The monk was upset by this harsh address; he lost countenance, and stammered a few words. Red Cedar had taken his lasso, and row whirled it round his head. He had measured so exactly, that the running knot caught the end of the branch.

"Help, all!" the squatter shouted.

Under their united efforts the branch gradually bent down to the level of the platform, as Red Cedar had foreseen.

"Make haste; Ellen, make haste, my child!" he shouted to the maiden.

The latter did not need any repetition of the invitation; she ran lightly along the branch, and in a twinkling was leaning against the stem. By her father's request she mounted to the upper branches, among which she disappeared.

"It is your turn, Fray Ambrosio," the squatter said.

The monk disappeared in the same way.

"It is yours, lad," the squatter said.

Sutter rejoined the other two. When left alone, Red Cedar put forth all his strength to hold the branch down, while he clung to its lower surface with his hand and feet. So soon as the branch was no longer held down, it rose, with a shrill whistle and a rapidity enough to make him giddy. The tree trembled to its roots. Ellen uttered a cry of terror and closed her eyes. When she opened them again, she saw her father astride on the end of the tree engaged in unfastening the running knot of his lasso, after which the squatter rose with perfect calmness, and while rolling the lasso round his loins, joined his companions.

"Well," he said to them, "you see it is finished; now we must continue our journey; are you ready?"

"Quite," they all said.

We repeat our assertion, that with the exception of the strangeness of the road, this way of travelling had nothing dangerous or even inconvenient about it, owing to the immense network of lianas that twined capriciously round the trees and the interlaced branches. The party proceeded, almost without perceiving it, from one tree to the other, constantly suspended over an abyss of sixty, even eighty, feet in depth.

Beneath them they at times perceived the wild beasts which they troubled in their mysterious lairs, and which, with outstretched necks and flashing eyes, watched them pass in surprise, not understanding what they saw. They marched thus the whole day, stopping for a moment to take breath, and starting again immediately. They had crossed, still on their floating bridge, a rather wide stream, and would soon find themselves in the lowlands.

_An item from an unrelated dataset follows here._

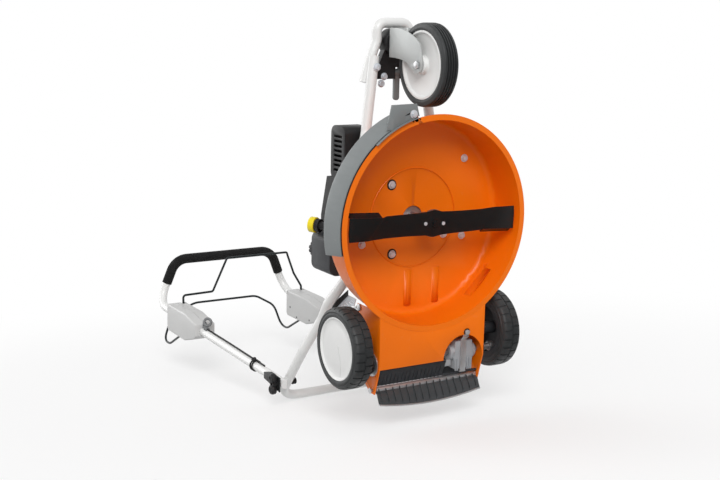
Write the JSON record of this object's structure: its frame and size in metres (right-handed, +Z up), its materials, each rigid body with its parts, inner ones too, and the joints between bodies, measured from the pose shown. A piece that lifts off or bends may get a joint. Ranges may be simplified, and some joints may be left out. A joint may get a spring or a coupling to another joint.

It was about five in the evening; the beams of the setting sun lengthened the shadows of the trees; the owls, attracted by the startled flight of the beetles, of which they are excessively fond, were already flying about; a dense vapour rose from the ground, and formed a mist, in which the four persons almost disappeared: all, in a word, announced that night would soon set in.

Red Cedar had taken the lead of the little party for fear lest his companions might take a wrong direction in the inextricable labyrinth of the virgin forest; for at the height where they were the outlines of the ground entirely disappeared, and only an immense chaos of tufted branches and interlaced creepers could be seen.

"Hilloa, gossip!" Fray Ambrosio said, who, little accustomed to long walks, and weakened by the lengthened privations he had gone through, had walked for some time with extreme difficulty, "Shall we soon stop? I warn you that I can go no further."

The squatter turned sharply and laid his large hand on the monk's mouth.

"Silence!" he hissed; "Silence, if you value your scalp!"

"Cristo, if I value it!" the other muttered, with a movement of terror; "But what is happening fresh?"

Red Cedar cautiously moved a mass of leaves, and made a sign to his comrades to imitate him.

"Look," he said.

In a second the monk drew himself back with features convulsed with terror.

"Oh," he said, "this time we are lost!"

He tottered, and would have fallen, had not the squatter seized him by the arm.

"What is to be done?" he said.

"Wait," Red Cedar coldly answered: "our position for the present is not so desperate; you see them, but they do not see us."

Fray Ambrosio shook his head sadly,

"You have led us to our ruin," he said, reproachfully.

"You are an ass," Red Cedar answered with contempt; "do I not risk as much as you? Did I not warn you that we were surrounded? Leave me to act, I tell you."